WHAT NEEDS TO BE DONE
Output the lines below exactly, please, from the first line until the line with "edge_line, 1.3), BLACK_TWILL)", counting both.

######

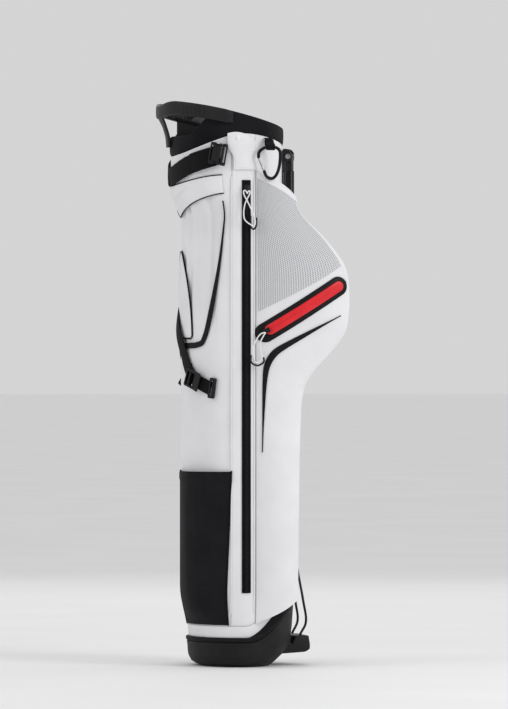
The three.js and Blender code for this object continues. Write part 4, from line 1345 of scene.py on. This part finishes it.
def pouch_place(u, v):
    """Up the outside, over the hem and a little way down inside."""
    height = min(1, v / 0.92)
    inside = max(0, v - 0.92) / 0.08
    angle = mix(-184, mix(-112, -105, height), u)
    z = mix(POUCH_LOW.z, POUCH_HIGH.z, height) - 16 * inside
    full = math.sin(math.pi * u) ** 1.3
    belly = 0.35 + 0.65 * math.sin(math.pi * min(1, 0.12 + 0.5 * height)) ** 0.7
    below_rim = POUCH_HIGH.z - z
    hem = (1 - ease(below_rim, 13.4, 15)) * ease(below_rim, 0, 1)
    folds = 1.4 * noise.noise(Vector((angle * 0.1, z * 0.006, 1.7)))
    out = 0.8 + 12.5 * full * belly * ease(z, POUCH_LOW.z - 4, POUCH_LOW.z + 28) + hem + folds * full
    return on_tube(angle, z, max(0.5, out) - 1.4 * ease(inside, 0, 0.3))


pouch = grid_mesh("pouch", pouch_place, 90, 130)
add_piece("pouch_cloth", pouch, ELASTIC, replaces="drink_pouch", thick=0.9)
for u in (0.006, 0.994):
    edge_line = [pouch_place(u, 0.92 * k / 60) for k in range(61)]
    add_piece(f"pouch_binding_{round(u)}", rod_mesh("binding", edge_line, 1.3), BLACK_TWILL)


# ---------------------------------------------------------------------------------------------
# The shoulder pads: contoured foam in black knit with bound edges and a quilted middle. They are
# folded one over the other against the far side, each between two lengths of webbing.
def shoulder_pad(name, start, inner):
    low, high = corners(name)

    def place(u, v):
        """Round the pad in section by u, and from its lower end to its upper one by v."""
        turn = 2 * math.pi * u
        waist = 1 - 0.16 * math.sin(math.pi * v) ** 2
        tip = min(1, math.sin(math.pi * min(max(v, 0.002), 0.998)) / math.sin(math.pi * 0.07)) ** 0.5
        side = squared(math.cos(turn), 0.55) * waist * tip
        depth = squared(math.sin(turn), 0.7) * tip
        angle = start + 13 + 12.6 * side
        quilt = 0.9 * abs(math.sin(math.pi * v * 9)) ** 0.4 * (1 - abs(side)) if depth > 0 else 0
        return on_tube(angle, mix(low.z + 1, high.z - 1, v), inner + 4.3 + (3.8 + quilt) * depth)

    mesh = grid_mesh(name, place, 64, 150, closed=True, inside=on_tube(start + 13, 608, inner + 4.3))
    pad = add_piece(f"{name}_cover", mesh, BLACK_KNIT, replaces=name)
    for where, edge in (("left", 0.0), ("right", 0.5)):
        line = [place(edge, v / 60) for v in range(2, 59)]
        add_piece(f"{name}_{where}_edge", rod_mesh("binding", line, 1.6), WEBBING)


shoulder_pad("shoulder_pad_a", 97, 5)
shoulder_pad("shoulder_pad_b", 101, 14.4)
for name, stations, outs in (
    ("upper_pad_webbing", [(110, 728), (111, 752), (112, 780)], (9, 7.5)),
    ("lower_pad_webbing", [(110, 488), (118, 462), (126, 440)], (9, 5.6)),
    ("outer_pad_webbing", [(114, 728), (119, 750), (126, 774)], (19, 7.5)),
):
    band = ribbon_mesh("strap", stations, 20, lambda u, v, outs=outs: mix(*outs, ease(u, 0, 0.8)), 40, 8)
    add_piece(name, band, WEBBING, thick=1.5)

# ---------------------------------------------------------------------------------------------
# The towel hook: a black aluminium carabiner with a sprung steel gate, hung in a sewn loop of
# webbing on the near side of the collar.
HOOK = Vector((29, -107, 803))


def loop_place(u, v):
    """Webbing down from the collar, round the carabiner's top and back up."""
    upper, lower = Vector((0, 17, 15)), Vector((0, 17, 9.5))
    if v < 0.3:
        point = upper.lerp(Vector((0, 0.5, 5.2)), v / 0.3)
    elif v > 0.7:
        point = Vector((0, 4.2, -2.6)).lerp(lower, (v - 0.7) / 0.3)
    else:
        angle = math.radians(mix(90, 330, (v - 0.3) / 0.4))
        point = Vector((0, 5.1 * math.cos(angle), 5.1 * math.sin(angle)))
    return HOOK + point + Vector((mix(-6.5, 6.5, u), 0, 0))


loop = grid_mesh("loop", loop_place, 8, 60, inside=HOOK)
add_piece("hook_webbing", loop, WEBBING, replaces="hook_loop", thick=1.3)
bar_tack = box_mesh("tack", HOOK + Vector((-7, 8, 2.5)), HOOK + Vector((7, 12, 11.5)), 1.2)
add_piece("hook_bar_tack", bar_tack, BLACK_TWILL, slot="black_webbing")

ANODISED_BLACK = moulded_plastic(
    "black_anodised_aluminium", "#101012", "#1C1C1E", 0.32, 0.4, 0.8, 0.01, metallic=0.6
)
CARABINER = [
    (-19, -16), (-18, -8), (-10, -1.5), (0, 0), (10, -1.5), (15, -8),
    (14.5, -25), (11, -39), (5.5, -47), (-1, -48.5), (-7, -44.5), (-10, -37.5),
]
GATE = [(-10.4, -36), (-14.5, -27), (-18.6, -17.8)]


def hooked(points, steps):
    return spline([HOOK + Vector((x, 0, z)) for x, z in points], steps)


ring = rod_mesh("carabiner", hooked(CARABINER, 90), 2.5, 14)
gate = rod_mesh("gate", hooked(GATE, 16), 1.7, 12)
add_piece("carabiner_body", ring, ANODISED_BLACK, "carabiner", replaces="carabiner")
add_piece("carabiner_sprung_gate", gate, BRIGHT_STEEL, "carabiner_gate", replaces="carabiner_gate")

# ---------------------------------------------------------------------------------------------
# The stand's legs: each a 14 mm anodised aluminium tube in a nylon knuckle, hung on a steel pin in
# a screwed bracket and shod with a ribbed rubber foot.
HINGE = Vector((76, 30, 791))
SPLAY = 26
TUBE_LENGTH, SHANK, LEG_RADIUS = 594, 22.4, 7


def slab_mesh(name, outline, low, high, radius):
    """An outline of (x, z) drawn out along Y, its edges rounded."""
    made = bmesh.new()
    near = [made.verts.new((x, low, z)) for x, z in outline]
    far = [made.verts.new((x, high, z)) for x, z in outline]
    made.faces.new(near)
    made.faces.new(list(reversed(far)))
    for k in range(len(outline)):
        after = (k + 1) % len(outline)
        made.faces.new([near[k], far[k], far[after], near[after]])
    bmesh.ops.recalc_face_normals(made, faces=made.faces[:])
    round_edges(made, radius)
    return finished(name, made)


EAR_OUTLINE = [(-8, -9), (1, -9), (4.4, -6), (5, 0), (4.4, 6), (1, 10.5), (-3, 12), (-8, 12)]


def bracket_mesh():
    """A back plate with two rounded ears, bored for the pin."""
    back = box_mesh("back", (-8.5, -10.6, -9), (-6, 10.6, 12), 0.8)
    ears = [slab_mesh("ear", EAR_OUTLINE, y, y + 2.6, 0.6) for y in (-10.6, 8)]
    heads = []
    for z in (-5, 8.5):
        head = dome_mesh("head", 2.4, 1.2)
        head.transform(Matrix.Translation(Vector((-6, 0, z)) * MM) @ Matrix.Rotation(math.pi / 2, 4, "Y"))
        heads.append(head)
    return joined("bracket", [back, *ears, *heads])


def knuckle_mesh():
    """A round eye on the pin, and a shank into the tube."""
    eye = lathe_mesh("eye", [(3.4, -7.3), (5.2, -7.3), (5.5, -6.8), (5.5, 6.8), (5.2, 7.3), (3.4, 7.3)])
    eye.transform(Matrix.Rotation(math.pi / 2, 4, "X"))
    shank = box_mesh("shank", (-4.8, -7.3, -SHANK), (4.8, 7.3, -2), 1.4)
    return joined("knuckle", [eye, shank])


def foot_profile():
    """Its radii by height, from the rounded sole up over five ribs."""
    sole = [(0.1, -24), (4.5, -23.4), (6.6, -22.2), (8.1, -19.4)]
    ribs = [(r, z) for k in range(4, -1, -1) for r, z in ((7.5, -7.3 - 2.6 * k), (8.1, -6 - 2.6 * k))]
    return [*sole, *ribs, (8.1, -4.6), (7.9, -1.2), (7.2, 0), (0.1, 0)]


def tube_profile(top, low):
    wall = LEG_RADIUS - 1.2
    edge = LEG_RADIUS - 0.2
    body = [(LEG_RADIUS, z) for z in (low + 0.5, -400, -200, top - 0.5)]
    return [(wall, low), (edge, low), *body, (edge, top), (wall, top)]


PIN_PROFILE = [
    # radius and place along it: head, shank, washer
    (0.1, -12.6), (4.2, -12.6), (4.6, -12), (4.6, -11), (3, -10.8), (3, 11), (4, 11.2), (4, 12), (0.1, 12.4),
]


COATED_TUBE = moulded_plastic(
    "black_anodised_tube", "#141416", "#202022", 0.3, 0.5, 0.5, 0.008, metallic=0.7
)
TUBE_END = -SHANK - TUBE_LENGTH
for side, sign in SIDES:
    place = Matrix.Translation(Vector((HINGE.x, -sign * HINGE.y, HINGE.z)) * MM)
    place = place @ Matrix.Rotation(math.radians(-sign * SPLAY), 4, "Z")
    leg = f"{side}_leg"
    foot = lathe_mesh("foot", foot_profile())
    foot.transform(Matrix.Translation(Vector((0, 0, TUBE_END - 0.4)) * MM))
    pin = lathe_mesh("pin", PIN_PROFILE)
    pin.transform(Matrix.Rotation(math.pi / 2, 4, "X"))
    tube = lathe_mesh("tube", tube_profile(-SHANK, TUBE_END))
    for name, mesh, material, body, slot, node in (
        ("bracket", bracket_mesh(), ACETAL, "bag", None, f"{side}_leg_bracket"),
        ("pin", pin, BRIGHT_STEEL, "bag", None, f"{side}_hinge_pin"),
        ("knuckle", knuckle_mesh(), ACETAL, leg, None, f"{side}_leg_knuckle"),
        ("tube", tube, COATED_TUBE, leg, None, f"{side}_leg_tube"),
        ("foot", foot, SOFT_RUBBER, leg, "foot_rubber", f"{side}_leg_foot"),
    ):
        mesh.transform(place)
        add_piece(f"{side}_leg_{name}_form", mesh, material, body, slot, replaces=node)

# ---------------------------------------------------------------------------------------------
# The trip lever: a moulded foot plate in the boot's toe, on a steel pin. When the bag is leaned
# over, it lifts two sprung wires, and they push the legs out.
PLATE_OUTLINE = [
    # (forward, height) round its side: underside, toe, heel of the raised pad, arm
    (55, 17), (100, 20), (106, 23), (108, 27), (108, 31), (106, 45), (103, 46), (87, 46), (84, 45),
    (80, 33), (60, 28), (55, 27),
]
treads = [
    box_mesh("tread", (106.4, PLATE_LOW.y + 3, z), (108.6, PLATE_HIGH.y - 3, z + 1.6), 0.5)
    for z in (24.5, 28.5, 32.5)
]
plate = joined("foot_plate", [slab_mesh("plate", PLATE_OUTLINE, PLATE_LOW.y, PLATE_HIGH.y, 1.4), *treads])
add_piece("foot_plate_moulding", plate, ACETAL, "foot_lever", replaces="foot_plate")
PIN_LOW, PIN_HIGH = corners("plate_pin")
pin_line = [Vector((60, y, 22)) for y in (PIN_LOW.y, 0, PIN_HIGH.y)]
add_piece("foot_plate_pin", rod_mesh("pin", pin_line, 2, 16), BRIGHT_STEEL, replaces="plate_pin")
COATED_WIRE = moulded_plastic(
    "black_coated_spring_wire", "#0D0D0F", "#171719", 0.4, 0.5, 0.5, 0.01, metallic=0.4
)
WIRE = [
    (93, -28, 47), (102, -30, 68), (97, -29, 104), (88, -18, 170),
    (84, -12, 260), (82, -10, 500), (81, -10, 745),
]
for side, sign in SIDES:
    wire = rod_mesh("wire", spline([Vector((x, sign * y, z)) for x, y, z in WIRE], 160), 1.9, 12)
    add_piece(f"{side}_lift_wire", wire, COATED_WIRE, f"{side}_wire", "steel", f"{side}_wire")

# ---------------------------------------------------------------------------------------------
# Inside: a full-length divider of black cloth, a moulded divider frame clipped into the collar,
# and two fibreglass stays in sleeves that hold the boot and the collar apart.
DIVIDER_LOW, DIVIDER_HIGH = corners("divider_sheet")


def divider_place(u, v):
    x, z = mix(DIVIDER_LOW.x, DIVIDER_HIGH.x, u), mix(DIVIDER_LOW.z, DIVIDER_HIGH.z, v)
    wave = 3.5 * noise.noise(Vector((x * 0.02, z * 0.006, 4.2))) * math.sin(math.pi * u) ** 0.5
    return Vector((x, wave * math.sin(math.pi * v) ** 0.5, z))


divider = grid_mesh("divider", divider_place, 30, 120, inside=Vector((0, 100, 400)))
add_piece("divider_cloth", divider, BLACK_TWILL, replaces="divider_sheet", thick=1.0)


def frame_ring_place(u, v):
    angle = 360 * u - 180
    return on_tube(angle, mix(790, collar_top(angle) - 3, v), -5.5 - 2.2 * math.sin(math.pi * v))


ring = grid_mesh("ring", frame_ring_place, 140, 10, closed=True)
add_piece("divider_ring", ring, ACETAL, replaces="divider_frame", thick=2.0, edge=0.6)
BAR_REAR, BAR_FRONT, BAR_HEIGHT, BAR_BELOW = -97, 60, 37, 26.5


def bar_top(x):
    """The divider bars are parallel to the rim and a little below it."""
    return RIM_MIDDLE - BAR_BELOW - RIM_SLOPE * (x - COLLAR_CENTRE) / COLLAR_DEPTH


long_outline = [
    (BAR_REAR, bar_top(BAR_REAR) - BAR_HEIGHT),
    (BAR_FRONT, bar_top(BAR_FRONT) - BAR_HEIGHT),
    (BAR_FRONT, bar_top(BAR_FRONT)),
    (BAR_REAR, bar_top(BAR_REAR)),
]
cross_top = bar_top(COLLAR_CENTRE)
cross_low = (COLLAR_CENTRE - 2, -92, cross_top - BAR_HEIGHT)
cross_bar = box_mesh("cross", cross_low, (COLLAR_CENTRE + 2, 92, cross_top), 1.8)
long_bar = slab_mesh("long", long_outline, -2, 2, 1.8)
add_piece("divider_cross", joined("cross", [long_bar, cross_bar]), ACETAL)
padding = [
    rod_mesh("pad", [Vector((x, 0, bar_top(x))) for x in (BAR_REAR, COLLAR_CENTRE, BAR_FRONT)], 3.8, 14),
    rod_mesh("pad", [Vector((COLLAR_CENTRE, y, cross_top)) for y in (-88, 0, 88)], 3.8, 14),
]
padded_bars = add_piece("divider_padding", joined("padding", padding), BLACK_KNIT)
STAY_LOW, STAY_HIGH = corners("near_stay")
for side, sign in SIDES:
    x = (STAY_LOW.x + STAY_HIGH.x) / 2
    y = sign * (STAY_LOW.y + STAY_HIGH.y) / 2
    line = [Vector((x, y, z)) for z in (STAY_LOW.z, 300, 500, STAY_HIGH.z)]
    add_piece(f"{side}_stay_rod", rod_mesh("stay", line, 3, 16), COATED_WIRE, replaces=f"{side}_stay")

# ---------------------------------------------------------------------------------------------
# The scene, brought up to date.
bpy.context.view_layer.update()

######

TASK RESPONSE
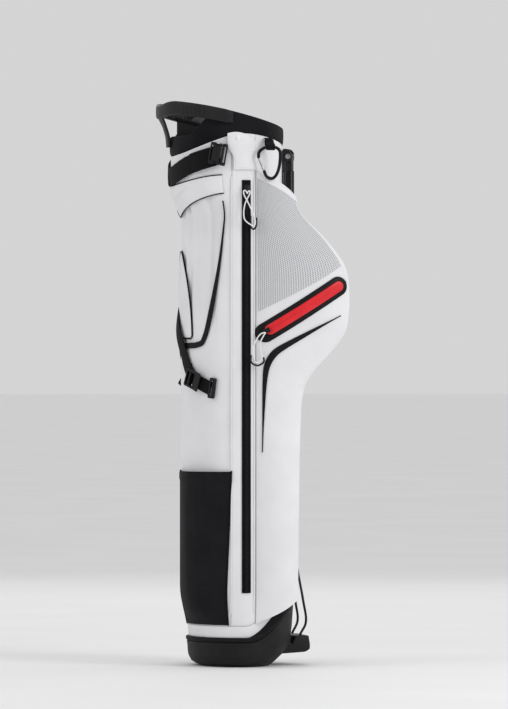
The three.js and Blender code for this object continues. Write part 4, from line 1345 of scene.py on. This part finishes it.
def pouch_place(u, v):
    """Up the outside, over the hem and a little way down inside."""
    height = min(1, v / 0.92)
    inside = max(0, v - 0.92) / 0.08
    angle = mix(-184, mix(-112, -105, height), u)
    z = mix(POUCH_LOW.z, POUCH_HIGH.z, height) - 16 * inside
    full = math.sin(math.pi * u) ** 1.3
    belly = 0.35 + 0.65 * math.sin(math.pi * min(1, 0.12 + 0.5 * height)) ** 0.7
    below_rim = POUCH_HIGH.z - z
    hem = (1 - ease(below_rim, 13.4, 15)) * ease(below_rim, 0, 1)
    folds = 1.4 * noise.noise(Vector((angle * 0.1, z * 0.006, 1.7)))
    out = 0.8 + 12.5 * full * belly * ease(z, POUCH_LOW.z - 4, POUCH_LOW.z + 28) + hem + folds * full
    return on_tube(angle, z, max(0.5, out) - 1.4 * ease(inside, 0, 0.3))


pouch = grid_mesh("pouch", pouch_place, 90, 130)
add_piece("pouch_cloth", pouch, ELASTIC, replaces="drink_pouch", thick=0.9)
for u in (0.006, 0.994):
    edge_line = [pouch_place(u, 0.92 * k / 60) for k in range(61)]
    add_piece(f"pouch_binding_{round(u)}", rod_mesh("binding", edge_line, 1.3), BLACK_TWILL)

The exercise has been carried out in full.